Another important consideration connected with the use of the hay-tedder and other improved hay-making implements and machines, is, the means afforded of rendering the crop more valuable in the aggregate, on account of its superior quality. The period in which clover and the grasses are in the condition for making the best hay is very short. Before this period arrives the herbage is too watery, and afterwards it is too woody. To secure in the hay the greatest amount of nutriment, it must be cut and cured just in the "nick o'time.” Anything which facilitates the process of curing adds, obviously, to the value of the crop, by rendering its quality better.

Before the introduction of mowing-machines, horse-rakes, and hay-tedders, it was impossible to secure but a small proportion of the hay crop at the proper time. When the scythe only was used for mowing, the farmer was obliged to make a sort of compromise, by cutting a part of the crop too early, and the rest (generally the larger part) too late. By the modern appliances, the season of hay-making is greatly shortened, and a much larger portion of the crop is cut at the right time. The tedder is certainly entitled to no small share of the credit in the attainment of this result.

The “American Hay-Tedder " differs in construction, somewhat, from any other. It was tried the past season on the farm of the State Agricultural College, in all the various circumstances in which such a machine would be required, and performed the work satisfactorily. Even in heavy, lodged clover, where much advantage from the use of a tedder was hardly expected, it divided the tangled bunches left by the mowingmachine, so that the crop was evenly and lightly distributed over the ground, and that, too, without breaking off the heads of the clover, or breaking the stalks.
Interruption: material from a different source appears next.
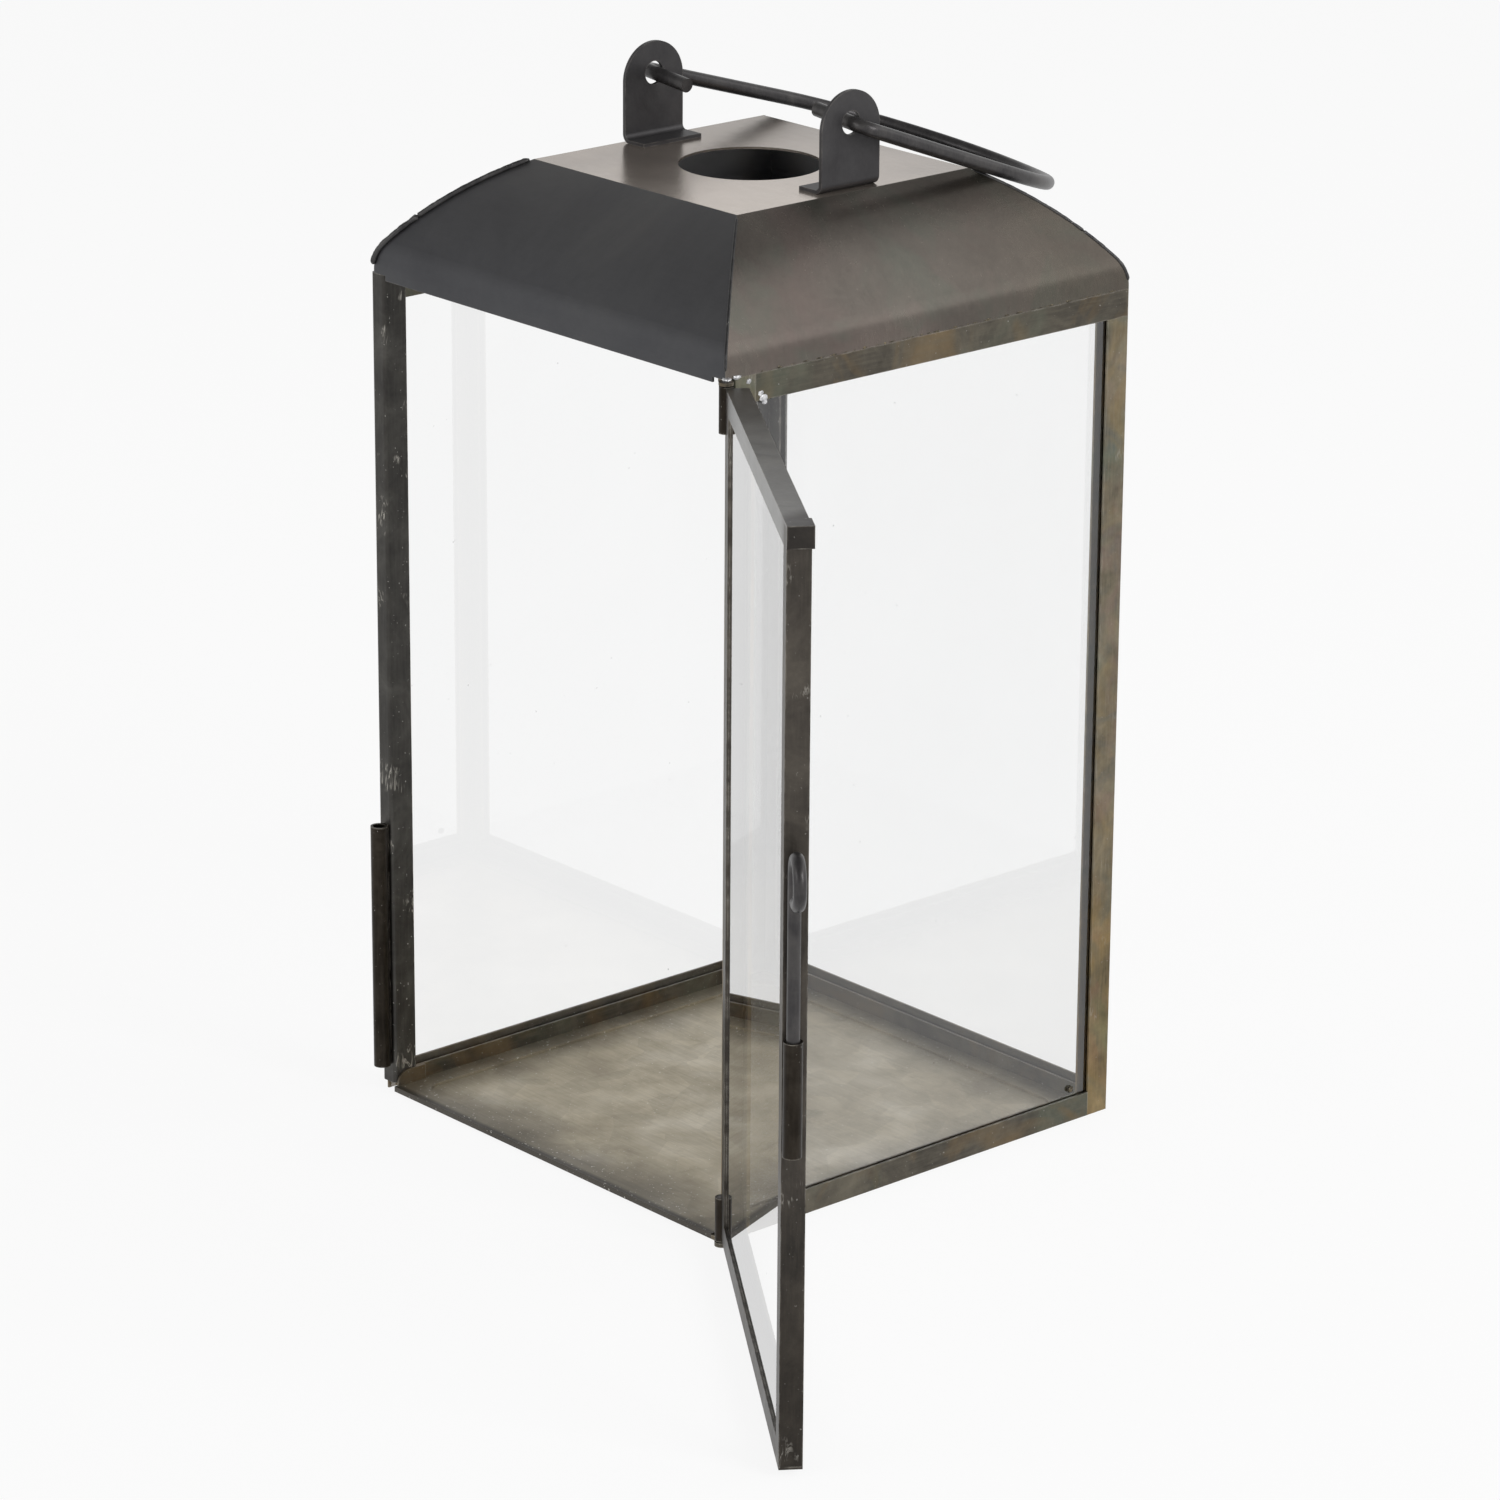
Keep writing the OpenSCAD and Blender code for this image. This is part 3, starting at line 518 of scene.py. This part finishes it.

The practice of curing clover hay chiefly in cock is a very good one, especially where hay-caps are used. It has been doubted whether the use of the tedder would be advantageous on clover which it was designed to cure in this manner. But experience proves that if the tedder is used at the right time, or before the clover gets so dry that the leaves and heads will crumble off under its operation, it will be an advantage by hastening the time when the hay may be put in cock. It was the opinion of the superintendent, that, in all other cases, the use of the tedder saved at least a day, on the average, in the time of curing each lot of hay cut upon the farm.

The American Hay-Tedder is manufactured by the Ames' Plough Company, Boston, Mass.



The season can hardly have been considered very favorable for the production of milk, on account of the extreme dryness of July and August. The unusually high degree of heat for July was also a detriment to the manufacture of both butter and cheese. Messrs. Baker & Son, proprietors of the Fairfield (Lenawee county) Cheese Factory, write : “July was the worst month for dairy products that we ever experienced. The milk for that month made but a small amount of cheese, and that of inferior quality.”

The hot weather, undoubtedly, operated in reference to the production of good butter as unfavorably as in reference to cheese. In fact, without better facilities for butter-making than are provided on most Michigan farms, it was impracticable to make butter which could be called good. Inducements to attempt the production of better butter than is generally offered in the markets of this State, are latterly very much increased; and, indeed, as cheese-making is advanced, the tendency must be to enhance the price of butter, or to make the relative profits of butter and cheese more in favor of the former.

Under these circumstances, it would seem to be the part of wisdom for persons who are favorably situated for making butter, to endeavor to make that of the best quality, which, from the higher price it would command, would render its production much more remunerative. The construction of spring-houses will be found most advantageous, wherever running spring water can be obtained in sufficient quantity, in proper situations.